Data shown:
- - -

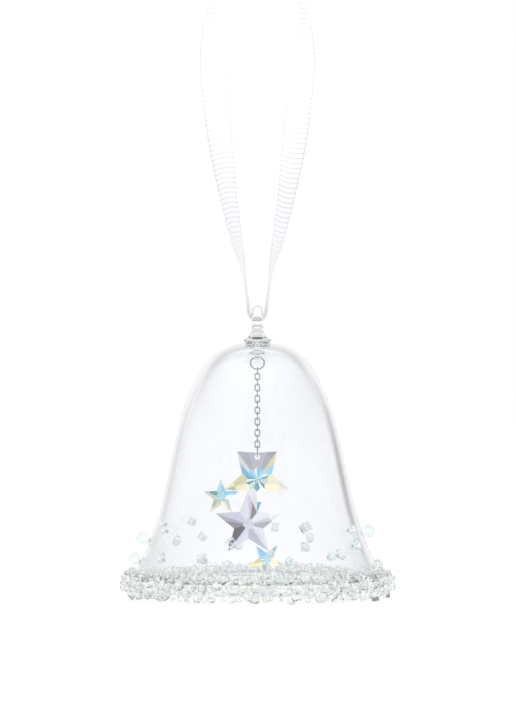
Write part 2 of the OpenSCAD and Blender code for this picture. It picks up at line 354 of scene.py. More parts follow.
def make_studio():
    """A white room with darker strips at the sides, which draw the edges of the glass."""
    world = bpy.data.worlds.new("studio")
    bpy.context.scene.world = world
    world.use_nodes = True
    room = Nodes(world.node_tree)
    way = room.node("ShaderNodeTexCoord", out=0)
    split = room.node("ShaderNodeSeparateXYZ", None, {0: way}).socket.node
    x, y, z = (Value(room, split.outputs[i]) for i in range(3))
    turn = x.angle_from(y) / (2 * math.pi) + 0.5
    band = room.node("ShaderNodeValToRGB", {"stops": [
        (0.0, 1.15), (0.2, 1.15), (0.35, 1.08), (0.385, 1.05), (0.405, 0.7), (0.425, 0.72),
        (0.445, 1.05), (0.5, 1.06), (0.51, 1.02), (0.53, 1.02), (0.555, 1.06), (0.57, 0.7),
        (0.585, 0.25), (0.6, 0.35), (0.625, 1.05), (0.7, 1.08), (0.8, 1.15), (1.0, 1.15)
    ]}, {0: turn})
    up = room.node("ShaderNodeValToRGB", {"stops": [(0.52, 0.0), (0.66, 1.0)]}, {0: z * 0.5 + 0.5})
    ceiling = room.node("ShaderNodeValToRGB", {"stops": [
        (0.62, 1.0), (0.72, 0.7), (0.8, 0.8), (0.9, 1.3), (0.97, 1.3), (1.0, 0.2)
    ]}, {0: z * 0.5 + 0.5})
    light = room.blend(up, band, ceiling)
    seen = room.node("ShaderNodeLightPath", out=0)
    light = room.blend(seen, light, (1.0, 1.0, 1.0))
    room.put(world.node_tree.nodes["Background"].inputs["Color"], light)

    top = at(0, 0, HANG)
    area_light("overhead", top + Vector((0, -0.15, 0.35)), at(0, 0, 0), 0.5, 0.5)
    area_light("above_the_loop", top + Vector((0, -0.035, 0)), at(0, 0, 145), 0.02, 0.009)

    scene = bpy.context.scene
    scene.view_settings.view_transform = "Standard"
    scene.cycles.max_bounces = 40
    scene.cycles.transmission_bounces = 40
    scene.cycles.glossy_bounces = 8
    scene.cycles.diffuse_bounces = 3
    scene.cycles.transparent_max_bounces = 16


# ---- ribbon ----

RIBBON_W = 6.35
RIBBON_T = 0.4
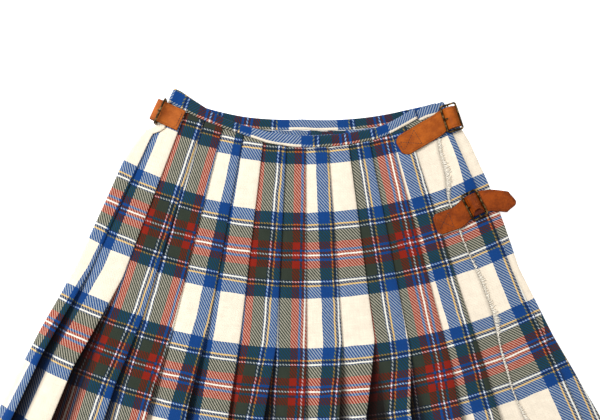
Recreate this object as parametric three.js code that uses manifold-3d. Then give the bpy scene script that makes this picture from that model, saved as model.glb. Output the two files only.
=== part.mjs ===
// A knife-pleated wrap skirt of checked wool, laid flat with its waist away from the viewer.
// Millimetres, +Z up off the table, +X across the front, +Y towards the waist.
// The skirt is drawn as a fan: a radius from the fan's apex, and an angle from straight down (+ is right).

import * as THREE from 'three';
import { mergeVertices } from 'three/addons/utils/BufferGeometryUtils.js';
import Module from 'manifold-3d';

const wasm = await Module();
wasm.setup();

// Driving dimensions
const hemRadius = 1018;          // apex to hem, 610 below the front waist seam
const clothThickness = 1.0;      // heavy wool twill
const layerPitch = 1.3;          // one pressed layer on the next
const seamGap = 0.3;             // between pieces where they are sewn
const cutGap = 0.6;              // between a panel's top edge and its band
const sideGap = 4;               // between the back and the cloth that rolls round each side
const frameRadius = 714;         // where the open pleats were measured
const openRun = 380;             // an open pleat reaches most of its height over this length

// Heights of the middle of the cloth where it lies on the table
const backLevel = clothThickness / 2;
const underLevel = backLevel + 2 * layerPitch + clothThickness + seamGap;
const frontLevel = underLevel + clothThickness + seamGap;

// The front's waist seam and the top of its band, by angle
const frontWaist = [
  { angle: -26, seam: 385, top: 369 },
  { angle: -22, seam: 388, top: 370 },
  { angle: -19, seam: 391, top: 375 },
  { angle: -14.5, seam: 394.5, top: 383 },
  { angle: -10, seam: 398.5, top: 388 },
  { angle: -5.6, seam: 404.5, top: 391.5 },
  { angle: -1, seam: 407.5, top: 394 },
  { angle: 6, seam: 408, top: 394.5 },
  { angle: 12, seam: 407, top: 394 },
  { angle: 14, seam: 404.7, top: 392.5 },
  { angle: 19.3, seam: 396.8, top: 384.3 },
  { angle: 20.2, seam: 402, top: 387 },
  { angle: 26, seam: 404, top: 390 },
];

// The same for the under panel, whose band is hidden below the front's but for its right end
const underWaist = [
  { angle: -26, seam: 402, top: 390 },
  { angle: 12, seam: 406.5, top: 394.5 },
  { angle: 17, seam: 402, top: 389 },
  { angle: 21, seam: 399, top: 386.5 },
  { angle: 26, seam: 402.5, top: 390 },
];

// The back's waist seam and the top of its band, by angle
const backWaist = [
  { angle: -26, seam: 385, top: 371 },
  { angle: -17, seam: 391, top: 378 },
  { angle: -10, seam: 389.5, top: 377.5 },
  { angle: 0, seam: 386.5, top: 374.5 },
  { angle: 8, seam: 390, top: 378 },
  { angle: 18, seam: 395, top: 382.5 },
  { angle: 26, seam: 403, top: 389 },
];

// The side folds and the apron's cut edge, by radius
const edges = [
  { radius: 385, left: -23.35, right: 24.2, apron: 21.2 },
  { radius: 420, left: -23.45, right: 24.7, apron: 21.3 },
  { radius: 432, left: -24.5, right: 24.9, apron: 20.9 },
  { radius: 443, left: -25.0, right: 24.95, apron: 20.6 },
  { radius: 467, left: -25.35, right: 24.8, apron: 20.3 },
  { radius: 495, left: -25.25, right: 24.65, apron: 19.4 },
  { radius: 545, left: -25.1, right: 24.5, apron: 19.35 },
  { radius: 596, left: -25.15, right: 23.95, apron: 19.7 },
  { radius: 634, left: -25.25, right: 24.0, apron: 19.65 },
  { radius: 681, left: -25.4, right: 23.95, apron: 19.1 },
  { radius: 722, left: -25.45, right: 24.4, apron: 18.9 },
  { radius: 780, left: -25.5, right: 24.75, apron: 19.2 },
  { radius: 900, left: -25.6, right: 24.9, apron: 19.5 },
  { radius: 1018, left: -25.3, right: 24.7, apron: 19.3 },
];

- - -

Set exercise: Copy every line in the listing above where the string "this" turns up.

Solution to the exercise:
Write part 2 of the OpenSCAD and Blender code for this picture. It picks up at line 354 of scene.py. More parts follow.
Recreate this object as parametric three.js code that uses manifold-3d. Then give the bpy scene script that makes this picture from that model, saved as model.glb. Output the two files only.
const openRun = 380;             // an open pleat reaches most of its height over this length